→ Instructions to follow
Using the material that follows, identify and copy each line with the string "parts".

→ Records to process

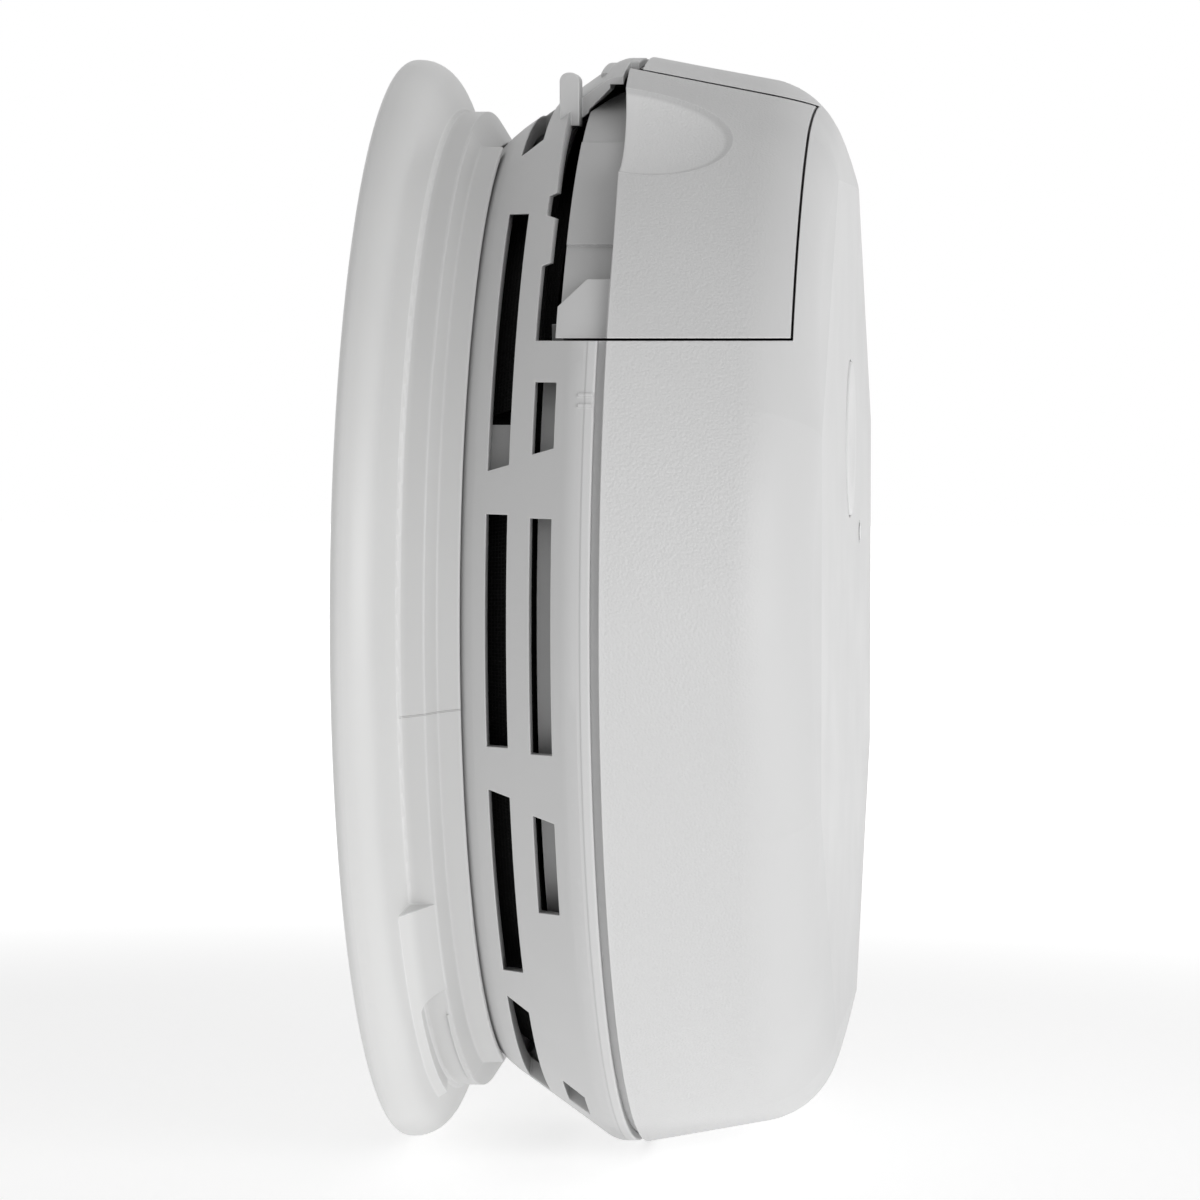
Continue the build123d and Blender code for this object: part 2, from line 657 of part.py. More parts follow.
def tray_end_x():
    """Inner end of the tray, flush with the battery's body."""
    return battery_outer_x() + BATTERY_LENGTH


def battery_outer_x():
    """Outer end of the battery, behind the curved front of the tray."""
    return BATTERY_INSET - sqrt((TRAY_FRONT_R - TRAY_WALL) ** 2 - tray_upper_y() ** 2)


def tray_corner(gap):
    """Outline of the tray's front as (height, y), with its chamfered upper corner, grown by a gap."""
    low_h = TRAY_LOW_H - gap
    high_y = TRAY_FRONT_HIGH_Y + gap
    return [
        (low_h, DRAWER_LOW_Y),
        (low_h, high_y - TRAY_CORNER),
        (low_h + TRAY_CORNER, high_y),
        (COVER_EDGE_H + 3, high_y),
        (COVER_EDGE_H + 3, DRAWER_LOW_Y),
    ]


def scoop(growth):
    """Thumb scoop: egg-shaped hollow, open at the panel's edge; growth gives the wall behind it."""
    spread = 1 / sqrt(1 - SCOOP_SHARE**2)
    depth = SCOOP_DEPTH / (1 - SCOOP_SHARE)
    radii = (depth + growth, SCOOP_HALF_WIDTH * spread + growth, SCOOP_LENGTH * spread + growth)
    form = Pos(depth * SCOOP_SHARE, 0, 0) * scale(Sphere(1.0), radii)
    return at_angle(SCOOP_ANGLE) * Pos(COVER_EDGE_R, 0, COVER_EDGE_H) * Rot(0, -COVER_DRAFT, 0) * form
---
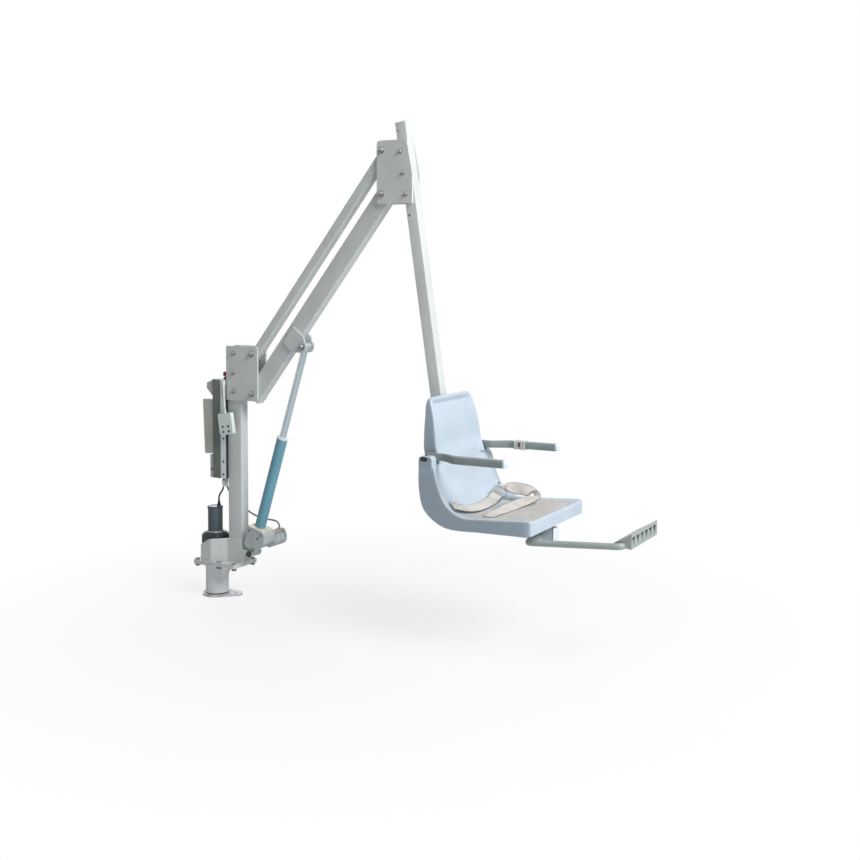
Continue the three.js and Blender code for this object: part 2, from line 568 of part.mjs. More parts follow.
--
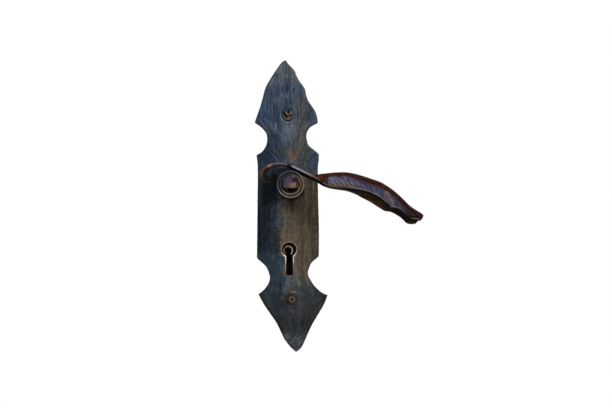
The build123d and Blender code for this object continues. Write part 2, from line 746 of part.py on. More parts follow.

→ Result of this task
Continue the build123d and Blender code for this object: part 2, from line 657 of part.py. More parts follow.
Continue the three.js and Blender code for this object: part 2, from line 568 of part.mjs. More parts follow.
The build123d and Blender code for this object continues. Write part 2, from line 746 of part.py on. More parts follow.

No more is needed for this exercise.